▸ **What the exercise asks**
Write out exactly the lines from the line with "Continue the OpenSCAD" through the line with "for node in", including both, and nothing more.

▸ **Data extract**
━━━━━━━━━━━━━━━━━━━━━━━━━━━━━━
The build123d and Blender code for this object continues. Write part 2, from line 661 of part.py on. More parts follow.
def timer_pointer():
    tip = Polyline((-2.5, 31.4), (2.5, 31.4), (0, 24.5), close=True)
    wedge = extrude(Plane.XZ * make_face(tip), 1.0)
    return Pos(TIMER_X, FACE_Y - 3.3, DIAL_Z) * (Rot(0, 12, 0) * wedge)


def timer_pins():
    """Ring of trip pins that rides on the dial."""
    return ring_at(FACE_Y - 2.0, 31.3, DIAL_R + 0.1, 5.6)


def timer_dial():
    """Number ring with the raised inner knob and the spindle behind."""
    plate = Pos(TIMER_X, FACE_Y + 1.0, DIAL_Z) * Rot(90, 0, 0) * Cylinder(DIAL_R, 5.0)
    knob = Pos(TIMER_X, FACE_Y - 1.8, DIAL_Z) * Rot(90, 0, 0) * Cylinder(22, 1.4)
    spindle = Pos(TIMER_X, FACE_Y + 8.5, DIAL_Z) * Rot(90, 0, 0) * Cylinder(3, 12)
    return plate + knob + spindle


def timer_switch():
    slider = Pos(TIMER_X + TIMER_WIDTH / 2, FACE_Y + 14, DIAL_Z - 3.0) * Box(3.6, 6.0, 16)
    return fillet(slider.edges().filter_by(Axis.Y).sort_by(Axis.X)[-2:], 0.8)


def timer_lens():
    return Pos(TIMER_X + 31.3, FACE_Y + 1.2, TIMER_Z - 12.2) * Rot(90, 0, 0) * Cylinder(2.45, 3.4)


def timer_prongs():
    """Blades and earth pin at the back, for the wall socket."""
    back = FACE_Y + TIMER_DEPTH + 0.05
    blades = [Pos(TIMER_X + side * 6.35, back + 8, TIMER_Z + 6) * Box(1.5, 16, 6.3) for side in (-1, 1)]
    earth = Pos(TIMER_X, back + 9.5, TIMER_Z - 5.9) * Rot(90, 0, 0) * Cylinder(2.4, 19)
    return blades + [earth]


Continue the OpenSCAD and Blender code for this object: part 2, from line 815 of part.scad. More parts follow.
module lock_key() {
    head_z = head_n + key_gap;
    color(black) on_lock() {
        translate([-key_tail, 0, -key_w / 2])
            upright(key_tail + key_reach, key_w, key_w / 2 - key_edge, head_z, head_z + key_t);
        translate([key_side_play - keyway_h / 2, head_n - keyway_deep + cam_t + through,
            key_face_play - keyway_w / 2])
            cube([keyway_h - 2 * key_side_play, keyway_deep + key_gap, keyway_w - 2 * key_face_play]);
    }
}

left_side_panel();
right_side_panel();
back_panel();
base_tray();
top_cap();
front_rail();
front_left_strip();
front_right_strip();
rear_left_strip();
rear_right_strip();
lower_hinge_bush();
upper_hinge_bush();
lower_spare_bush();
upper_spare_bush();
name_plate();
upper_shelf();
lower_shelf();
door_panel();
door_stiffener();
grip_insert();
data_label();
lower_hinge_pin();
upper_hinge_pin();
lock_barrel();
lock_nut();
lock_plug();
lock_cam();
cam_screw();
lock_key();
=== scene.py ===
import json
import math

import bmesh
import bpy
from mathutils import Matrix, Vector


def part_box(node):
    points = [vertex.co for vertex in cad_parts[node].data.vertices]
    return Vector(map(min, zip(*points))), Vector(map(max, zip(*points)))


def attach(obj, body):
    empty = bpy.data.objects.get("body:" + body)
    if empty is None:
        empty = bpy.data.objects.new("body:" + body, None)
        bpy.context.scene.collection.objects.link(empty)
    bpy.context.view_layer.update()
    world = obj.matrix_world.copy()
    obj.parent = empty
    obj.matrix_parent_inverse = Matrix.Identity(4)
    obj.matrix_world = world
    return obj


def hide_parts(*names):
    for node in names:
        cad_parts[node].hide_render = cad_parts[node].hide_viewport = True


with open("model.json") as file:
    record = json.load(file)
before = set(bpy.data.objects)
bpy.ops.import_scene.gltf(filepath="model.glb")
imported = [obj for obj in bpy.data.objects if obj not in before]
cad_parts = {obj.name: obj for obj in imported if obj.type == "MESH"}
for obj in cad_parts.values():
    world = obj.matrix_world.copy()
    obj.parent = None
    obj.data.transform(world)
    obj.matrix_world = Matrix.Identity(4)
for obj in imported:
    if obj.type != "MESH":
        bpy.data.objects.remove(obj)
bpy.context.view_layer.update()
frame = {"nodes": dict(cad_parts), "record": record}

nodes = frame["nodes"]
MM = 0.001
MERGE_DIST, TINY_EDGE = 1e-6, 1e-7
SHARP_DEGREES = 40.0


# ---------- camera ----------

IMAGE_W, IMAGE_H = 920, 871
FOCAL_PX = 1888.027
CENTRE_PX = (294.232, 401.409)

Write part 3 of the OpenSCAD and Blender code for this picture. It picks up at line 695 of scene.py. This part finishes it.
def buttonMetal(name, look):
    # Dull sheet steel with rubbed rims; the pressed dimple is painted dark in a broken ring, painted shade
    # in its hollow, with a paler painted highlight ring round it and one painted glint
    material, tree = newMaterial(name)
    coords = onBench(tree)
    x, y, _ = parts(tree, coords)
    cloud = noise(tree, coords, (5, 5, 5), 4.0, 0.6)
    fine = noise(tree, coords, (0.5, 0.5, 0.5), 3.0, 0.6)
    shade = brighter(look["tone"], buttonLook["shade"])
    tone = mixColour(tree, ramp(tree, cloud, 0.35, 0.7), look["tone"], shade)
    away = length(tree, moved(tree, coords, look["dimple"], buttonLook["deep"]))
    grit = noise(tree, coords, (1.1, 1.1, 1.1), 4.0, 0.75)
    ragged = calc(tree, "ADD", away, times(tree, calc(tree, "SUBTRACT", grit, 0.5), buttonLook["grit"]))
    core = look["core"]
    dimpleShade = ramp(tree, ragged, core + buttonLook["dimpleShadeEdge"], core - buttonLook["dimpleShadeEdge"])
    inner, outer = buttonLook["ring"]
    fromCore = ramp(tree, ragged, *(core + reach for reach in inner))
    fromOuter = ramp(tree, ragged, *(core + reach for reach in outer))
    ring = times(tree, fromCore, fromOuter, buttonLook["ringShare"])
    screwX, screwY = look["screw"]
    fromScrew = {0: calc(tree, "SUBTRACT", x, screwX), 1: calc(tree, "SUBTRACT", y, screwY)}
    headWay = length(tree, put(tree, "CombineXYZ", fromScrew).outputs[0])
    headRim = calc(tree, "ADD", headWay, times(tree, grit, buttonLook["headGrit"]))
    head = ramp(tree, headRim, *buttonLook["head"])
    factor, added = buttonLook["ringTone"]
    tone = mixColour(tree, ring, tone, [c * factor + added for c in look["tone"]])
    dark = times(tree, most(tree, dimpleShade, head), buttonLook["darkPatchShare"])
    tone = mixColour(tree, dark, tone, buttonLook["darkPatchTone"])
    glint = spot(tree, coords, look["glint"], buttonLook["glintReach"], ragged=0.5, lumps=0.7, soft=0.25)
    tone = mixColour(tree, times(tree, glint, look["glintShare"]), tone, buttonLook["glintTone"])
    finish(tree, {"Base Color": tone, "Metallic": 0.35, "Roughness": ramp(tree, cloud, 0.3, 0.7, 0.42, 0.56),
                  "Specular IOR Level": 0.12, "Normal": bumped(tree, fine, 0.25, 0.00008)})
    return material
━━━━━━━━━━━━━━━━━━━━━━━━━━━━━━
▸ **The answer**
Continue the OpenSCAD and Blender code for this object: part 2, from line 815 of part.scad. More parts follow.
module lock_key() {
    head_z = head_n + key_gap;
    color(black) on_lock() {
        translate([-key_tail, 0, -key_w / 2])
            upright(key_tail + key_reach, key_w, key_w / 2 - key_edge, head_z, head_z + key_t);
        translate([key_side_play - keyway_h / 2, head_n - keyway_deep + cam_t + through,
            key_face_play - keyway_w / 2])
            cube([keyway_h - 2 * key_side_play, keyway_deep + key_gap, keyway_w - 2 * key_face_play]);
    }
}

left_side_panel();
right_side_panel();
back_panel();
base_tray();
top_cap();
front_rail();
front_left_strip();
front_right_strip();
rear_left_strip();
rear_right_strip();
lower_hinge_bush();
upper_hinge_bush();
lower_spare_bush();
upper_spare_bush();
name_plate();
upper_shelf();
lower_shelf();
door_panel();
door_stiffener();
grip_insert();
data_label();
lower_hinge_pin();
upper_hinge_pin();
lock_barrel();
lock_nut();
lock_plug();
lock_cam();
cam_screw();
lock_key();
=== scene.py ===
import json
import math

import bmesh
import bpy
from mathutils import Matrix, Vector


def part_box(node):
    points = [vertex.co for vertex in cad_parts[node].data.vertices]
    return Vector(map(min, zip(*points))), Vector(map(max, zip(*points)))


def attach(obj, body):
    empty = bpy.data.objects.get("body:" + body)
    if empty is None:
        empty = bpy.data.objects.new("body:" + body, None)
        bpy.context.scene.collection.objects.link(empty)
    bpy.context.view_layer.update()
    world = obj.matrix_world.copy()
    obj.parent = empty
    obj.matrix_parent_inverse = Matrix.Identity(4)
    obj.matrix_world = world
    return obj


def hide_parts(*names):
    for node in names:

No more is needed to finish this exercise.